CXXV. MAUJĪ.*

325 He was Qāsim Khān of Badakhshān, one of the well-known Amīrs of the emperor Humāyūn. He was well acquainted with the art of poetry and wrote poetry well. He wrote a manavī of six thousand couplets in imitation of the Yūsuf-u-Zulaikhā (of Jāmī)* from which the following few couplets descriptive of the beloved are extracted:—

“The priceless jewelled band which bound her hair
Has fallen on her neck, feeling its own worthlessness beside
her hair,
She has not hung earrings of bright rubies in her ears
For there are hung distracted hearts.
Fortune, of its great favour, has not adorned
The neck of her dress with pearls like her teeth;
For as an ornament of the bosom of her goodly dress
Drops of blood fall from her face.*

When gold saw itself spurned by her feet
It fell in showers round her feet like fine muslin.
The whiteness of her neck, like a camphor candle,
Rises from the bosom of her dress like a cord of light.
The whiteness of her arm exceeds that of silver,*
Her fore-arm is as a chaplet of roses hung on jasmine
From those two sweet chaplets of hers
Her sleeves are filled with jasmine.
Her palm is as though she had taken a rose-petal in her hand.
Each finger is like the bud of a lily set upon it.
Her breast and shoulders, which deprive the mind of sense,
Seem to have taken a harvest of roses into their embrace.
As I am making entries in the register of her beauty (I
may say)
That the pure whiteness of her bosom exceeds that of milk;
Her two nipples of incomparable beauty,
Are as bubbles on the surface of milk.
Her waist transcends the bounds of description
For here the utmost delicacy is to be seen.”

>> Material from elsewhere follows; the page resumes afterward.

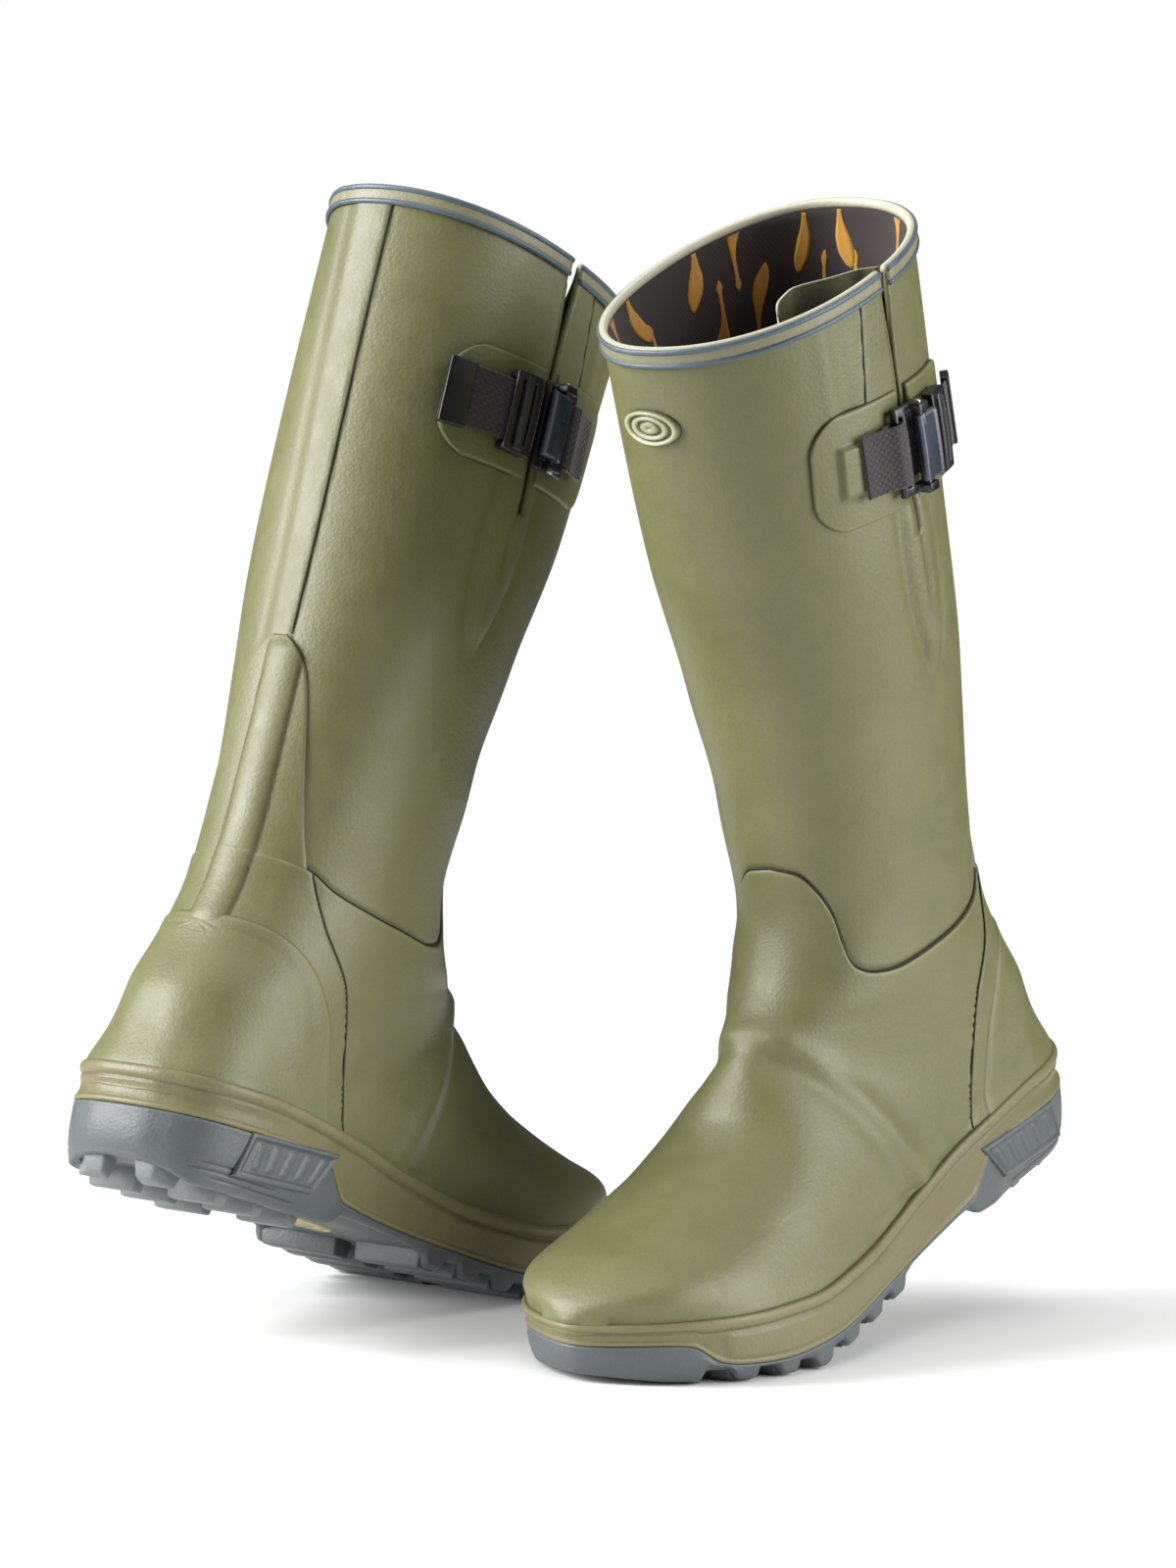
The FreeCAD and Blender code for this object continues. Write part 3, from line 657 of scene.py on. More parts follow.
def make_print():
    """Ochre seed heads on curved stems, scattered over the upper lining."""
    steps = 26
    s = np.linspace(0, 1, steps)
    half = curve([(0, 0.2), (0.06, 2.0), (0.2, 3.7), (0.34, 3.3), (0.5, 1.7), (0.66, 0.9),
                  (0.84, 0.8), (0.92, 1.5), (1.0, 0.3)], s)
    across = np.linspace(-1, 1, 5)[:, None] * half
    points, faces = [], []
    for row in range(6):
        for k in range(14):
            angle = 2 * PI * (k + 0.5 * (row % 2)) / 14 + 0.09 * row
            flip = 1 if (row + k) % 2 else -1
            rising = (k + row) % 3 != 0
            lean = 0.25 * math.sin(3.1 * k + row)
            spine_x = flip * (3.2 * np.sin(s * 3.6) + 4.0 * s ** 3) + lean * 30 * (s - 0.4)
            spine_z = 34 * s * (1 if rising else -1)
            down = (24 if rising else -10) + 27 * row - spine_z + 0 * across
            t = np.maximum(down, 2.5) / 50.0
            u = angle + (spine_x + across) / 56.0
            if t.max() > 3.4 or (np.abs(u % (2 * PI) - 80 * DEG) < 22 * DEG).any():
                continue
            start = 2 * 5 * steps * len(faces)
            points += [fan(t, u, lining_depth(t) - depth).reshape(-1, 3) for depth in (0.12, -0.05)]
            faces.append(closed(quads(5, steps), 5 * steps) + start)
    points = np.concatenate(points)
    piece("lining_print", points, np.concatenate(faces), "ochre_ink", uv=np.zeros((len(points), 2)))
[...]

He has also written a poem Lail-u-Majnūn of which this couplet of his is quoted:—

“An old man of an honourable tribe
Whose beard is like a white rose a yard in length.”

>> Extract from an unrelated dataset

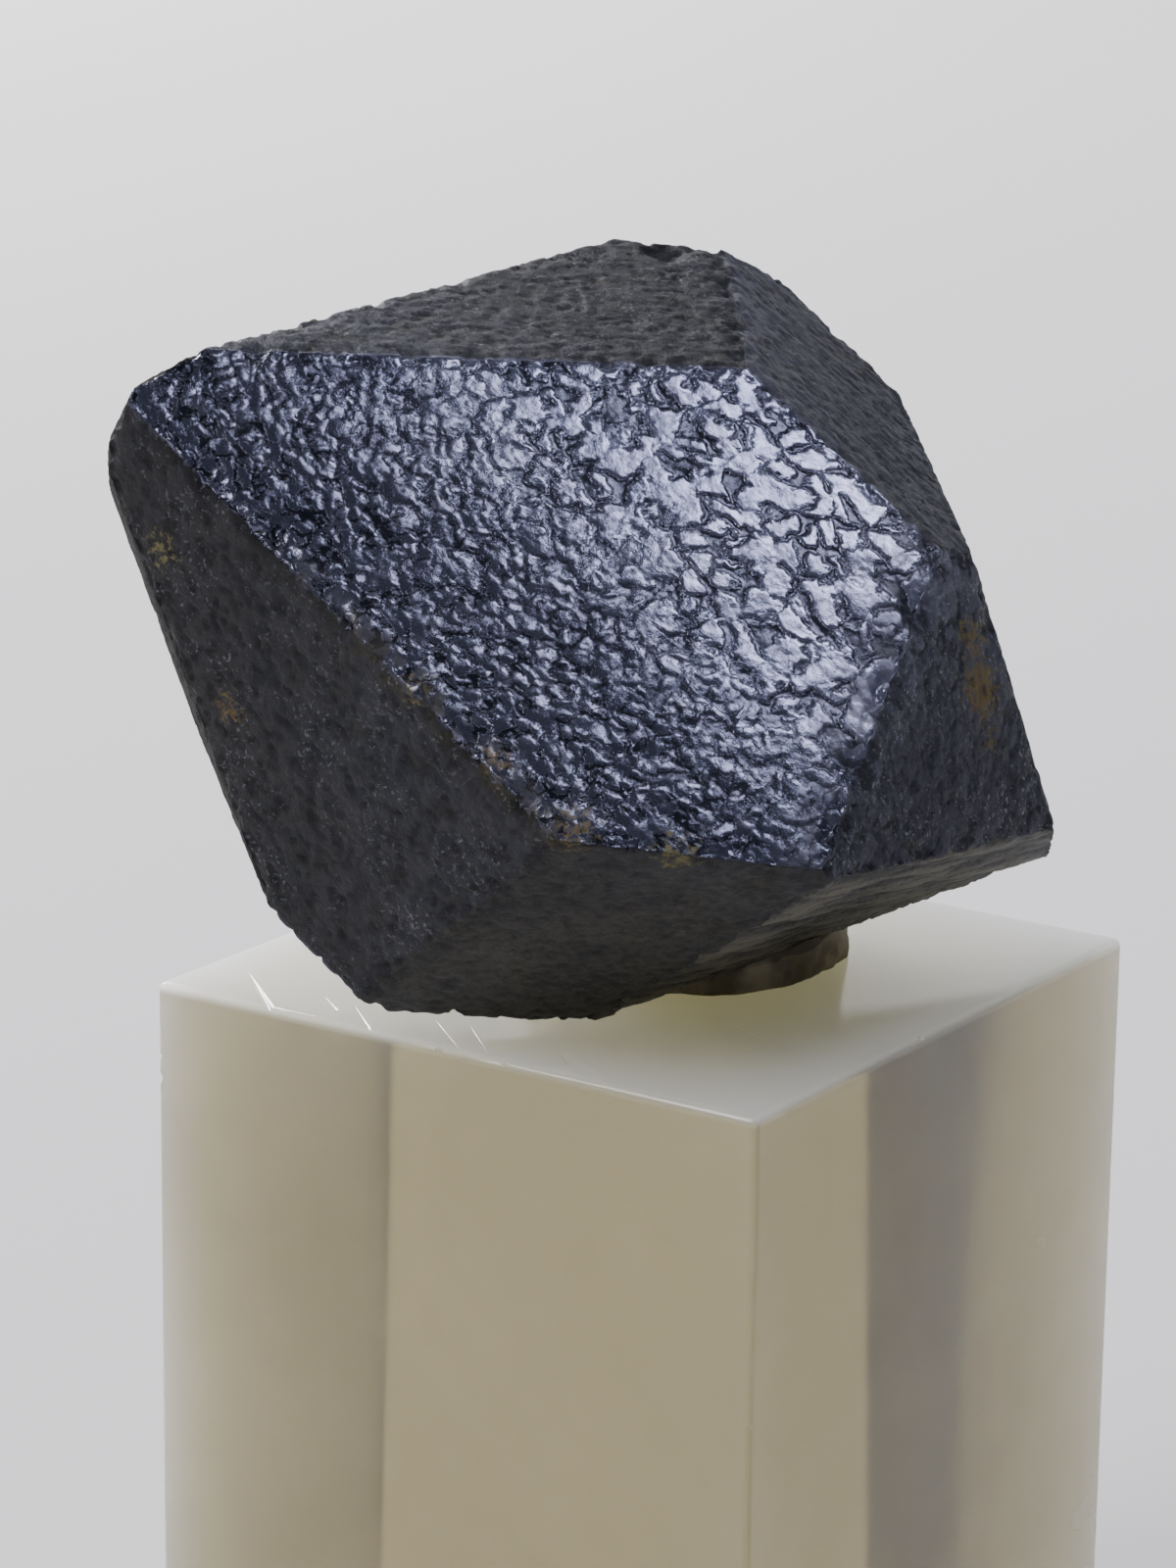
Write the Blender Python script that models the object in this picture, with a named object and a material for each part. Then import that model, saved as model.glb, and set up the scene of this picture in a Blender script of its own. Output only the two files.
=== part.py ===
"""A dark metallic crystal that stands on a corner, held by putty, on a small clear block.

Units are metres and +Z is up. The origin is the middle of the block's underside, and the
block's sides lie along X and Y. Sizes below are written in millimetres and multiplied by MM.
"""
import bpy
import bmesh
from math import cos, radians, sin
from mathutils import Vector, noise

MM = 0.001
GAP = 0.3 * MM                     # touching pieces are kept this far apart

# Display block
BLOCK_SIDE = 30.0 * MM
BLOCK_HEIGHT = 40.0 * MM
BLOCK_EDGE = 0.35 * MM             # width of its softened edges

# Crystal: every face is a compass direction, a rise above level, and a distance from the heart
HEART = Vector((-2.4 * MM, -1.5 * MM, BLOCK_HEIGHT + 15.45 * MM))
ROUGH_STONE = 60.0 * MM            # the lump that the faces are cut from
FACES = {                          # degrees, degrees, millimetres
    "broad": (-36.0, 46.0, 10.2),
    "top": (-24.5, 75.0, 11.7),
    "shoulder": (19.5, 53.0, 12.7),
    "right": (2.5, 13.0, 15.9),
    "ribbed": (-8.5, -55.5, 16.2),
    "keel": (-54.0, -45.0, 17.4),
    "left": (-95.0, -11.5, 17.0),
    "left_flank": (-135.0, -19.0, 17.0),
    "back_slope": (144.0, -46.0, 10.2),
    "underside": (144.0, -67.5, 10.5),
    "back_low_left": (-160.5, -53.0, 14.5),
    "back_left": (-177.5, -13.0, 15.9),
    "back_roof": (176.5, 52.5, 14.8),
    "back_roof_right": (126.0, 45.0, 17.5),
    "back_right": (85.0, 11.5, 17.4),
    "right_flank": (38.5, 18.5, 16.0),
}
CORNER_CHIPS = {                   # worn corners, written the same way
    "left_corner_low": (-141.0, 0.5, 20.1),
    "left_corner": (-146.0, 25.0, 21.3),
    "left_corner_high": (-160.0, 59.5, 17.6),
    "right_corner": (29.0, 2.0, 19.7),
}
EDGE_WEAR = 0.22 * MM              # how far each sharp edge is worn back
SHORTEST_WORN_EDGE = 2.0 * MM

# Relief of the crystal's faces
FACET = 1.45 * MM                  # spacing of the cuts that divide the flat faces
MERGE_SHARE = 0.12                 # points closer than this share of the spacing become one
ON_FACE = 0.02 * MM                # how close to a face's plane its points lie
HILLOCK_SIZE = 2.6 * MM
HILLOCK_DEPTH = 0.22 * MM          # on the broad face
HILLOCK_CONTRAST = 2.4             # larger for flatter hills and narrower grooves
BEND_SIZE = 1.7                    # the hills' outlines are bent over this many hill sizes
BEND_SHARE = 0.35                  # and moved by up to this many
PIT_SIZE = 3.4 * MM
PIT_DEPTH = 0.14 * MM              # on the other faces
RIB_PITCH = 3.4 * MM
RIB_DEPTH = 0.28 * MM
RIB_SWAY = 0.3                     # how far a rib strays, as a share of the pitch
CHIP_SIZE = 2.2 * MM
CHIP_DEPTH = 0.38 * MM
DENTS = {                          # place from the heart, radius and depth, all in millimetres
    "top_notch": ((-3.3, 9.4, 13.9), 1.9, 0.55),
    "edge_knob": ((4.1, -17.7, 1.0), 1.7, -0.30),
    "right_ledge": ((16.5, -2.6, -0.2), 2.3, 0.35),
    "low_right_bite": ((11.6, 13.9, -12.0), 1.8, 0.40),
}

# Mounting putty under the crystal
PUTTY_CENTRE = Vector((0.2 * MM, 2.4 * MM, BLOCK_HEIGHT + 1.6 * MM))
PUTTY_RADIUS = 7.1 * MM
PUTTY_HALF_HEIGHT = 6.0 * MM
PUTTY_LUMP_SIZE = 3.5 * MM
PUTTY_LUMP_DEPTH = 0.7 * MM

COLLECTION = "dark_crystal_on_block"


def direction(azimuth, rise):
    """The unit vector at a compass direction and a rise above level, both in degrees."""
    level = cos(radians(rise))
    return Vector((level * cos(radians(azimuth)), level * sin(radians(azimuth)), sin(radians(rise))))


def clear_scene():
    for thing in list(bpy.data.objects):
        bpy.data.objects.remove(thing, do_unlink=True)
    for old in list(bpy.data.collections):
        bpy.data.collections.remove(old)


def make_material(name, colour, roughness, metallic, transmission=0.0, ior=1.5):
    material = bpy.data.materials.new(name)
    material.use_nodes = True
    shader = material.node_tree.nodes["Principled BSDF"]
    shader.inputs["Base Color"].default_value = (*colour, 1.0)
    shader.inputs["Roughness"].default_value = roughness
    shader.inputs["Metallic"].default_value = metallic
    shader.inputs["Transmission Weight"].default_value = transmission
    shader.inputs["IOR"].default_value = ior
    return material


def add_piece(bm, name, material, collection):
    """Turn a bmesh, given in world coordinates, into a named object."""
    bmesh.ops.triangulate(bm, faces=bm.faces[:])
    bmesh.ops.recalc_face_normals(bm, faces=bm.faces[:])
    mesh = bpy.data.meshes.new(name)
    bm.to_mesh(mesh)
    bm.free()
    mesh.materials.append(material)
    mesh.shade_smooth()
    mesh.set_sharp_from_angle(angle=radians(25.0))
    piece = bpy.data.objects.new(name, mesh)
    collection.objects.link(piece)
    return piece


def cut_off(bm, point, normal):
    """Remove what lies beyond a plane and close the cut with one flat face."""
    everything = bm.verts[:] + bm.edges[:] + bm.faces[:]
    cut = bmesh.ops.bisect_plane(bm, geom=everything, plane_co=point, plane_no=normal,
                                 dist=1e-7, clear_outer=True)
    rim = [part for part in cut["geom_cut"] if isinstance(part, bmesh.types.BMEdge)]
    if rim:
        bmesh.ops.edgeloop_fill(bm, edges=rim)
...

The following quatrain, he used to say, occurred to his mind in a dream:—

“O breeze, bring me some news from the street of my beloved!
Bring to my dying body good news of my life.
It is hard for me to arrive there.
Do me this favour and betake thyself thither swiftly.” 326

“The cup-sickness of the wine of grief has made me heavy-
headed;
Come, cup-bearer, and free me from the griefs of the world.”

“Cup-bearer, how long shall we dilate on
What we have suffered from fate?
Fill the cup, that we may for an hour free our hearts of
grief.”

Towards the end of his life he gave up the profession of arms, resigned his appointment, and retired into the corner of seclusion. How well would it have been with him had he also given up the writing of poetry!* His death occurred in Āgra, in A.H. 979 (A.D. 1571-72).